At the same time, the crisis in enlistment and retention that Brozak predicted is starting to come true. Last week, it was reported that the National Guard missed its recruitment goals by 5,000, the first time it's fallen short in a decade. On Sept. 27, the New York Times reported that some Army planners want to cut soldiers' 12-month combat tours to improve morale and reenlistment. But others say they can't do that and still meet requirements in Iraq and Afghanistan. The Rocky Mountain News has reported that some Iraq veterans stationed in Colorado have been threatened with second tours in Iraq if they refuse to reenlist. On Monday, USA Today reported that more than a third of soldiers called up from the Individual Ready Reserve failed to report on time.
Bad news about Iraq only matters to voters, though, if they are paying attention to it. Shaftan, the conservative pollster, says they're not. "Yeah, there's activity going on there, but there's nothing going on here. The terrorism, national security issue is one where Bush has a huge lead. People don't know the details, they just know that things are safer and nobody's flying planes into buildings."

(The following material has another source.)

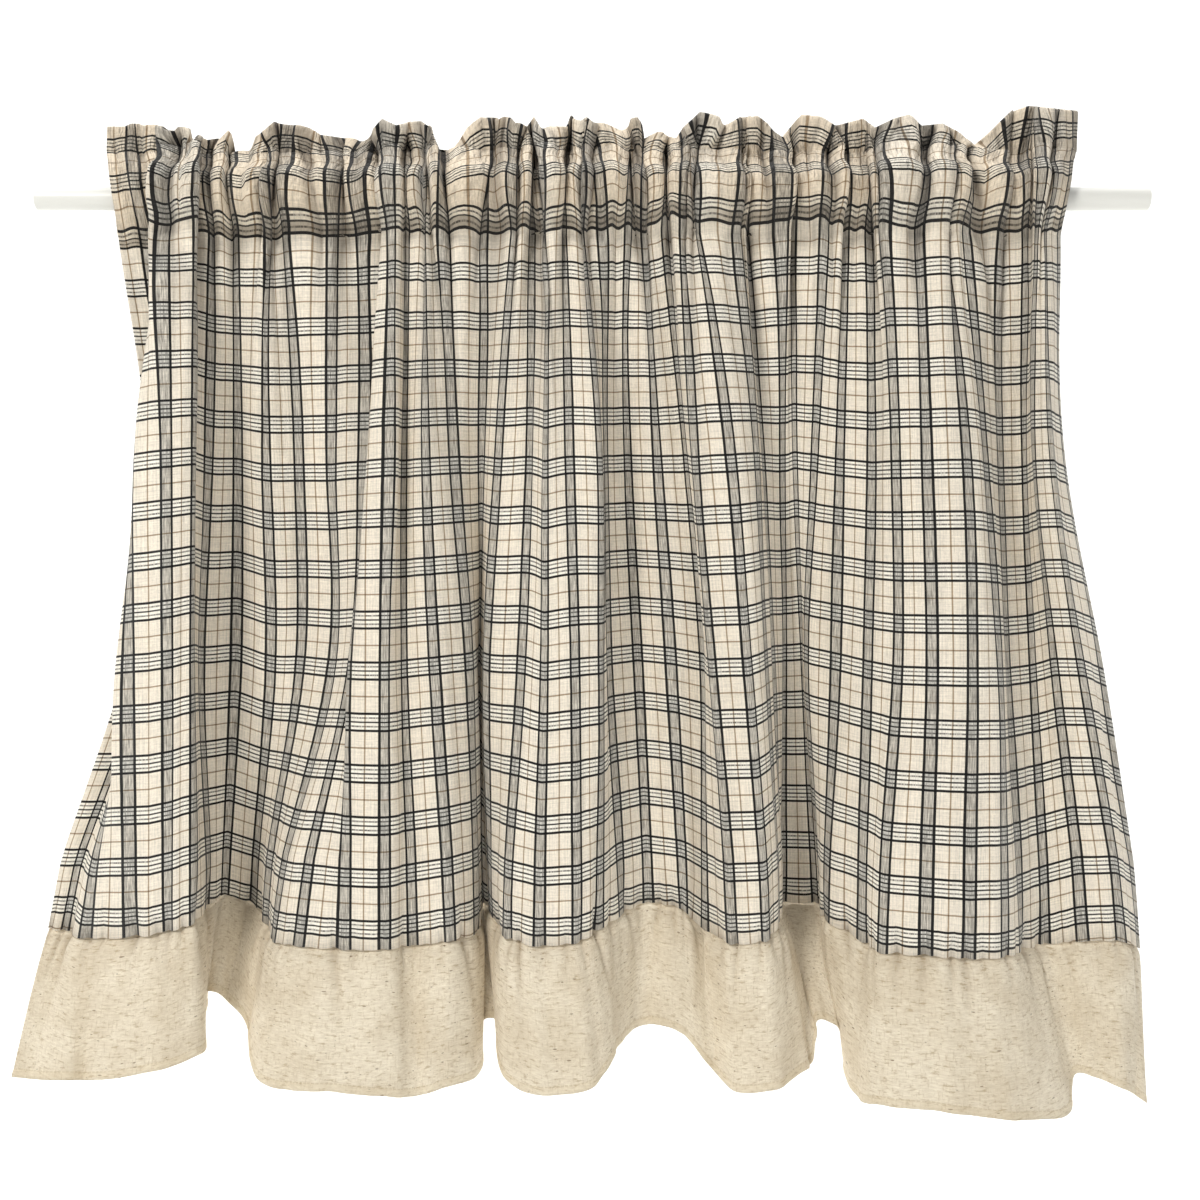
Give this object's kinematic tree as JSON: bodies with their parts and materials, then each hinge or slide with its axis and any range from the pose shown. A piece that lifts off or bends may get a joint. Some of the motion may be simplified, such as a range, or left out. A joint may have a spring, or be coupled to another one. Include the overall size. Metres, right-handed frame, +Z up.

This kind of thinking poses a particular challenge to a candidate like Brozak. How does a man warning of imminent disaster talk to voters who prefer optimism to candor? Brozak's energy comes from the huge gap between the military reality he's seen and the rhetoric he's hearing from the administration. Still, that same gap can make some voters think he's the extremist.
The danger, says Rebovich, is that voters will hear him and think, "Pal, you think you're well meaning, but you're an angry Marine. That's the downfall of a military person. In some ways, that was the downfall of Wesley Clark. At some point, people say, 'Oh my God, we hope a lot of Marines aren't thinking like you. Just shut up and fight.'"
Brozak sees the danger. Indeed, it's part of what so alarms him about this political moment. "If you repeat a lie often enough, people will start to believe it," he says.
He only hopes the same maxim will apply to the truth.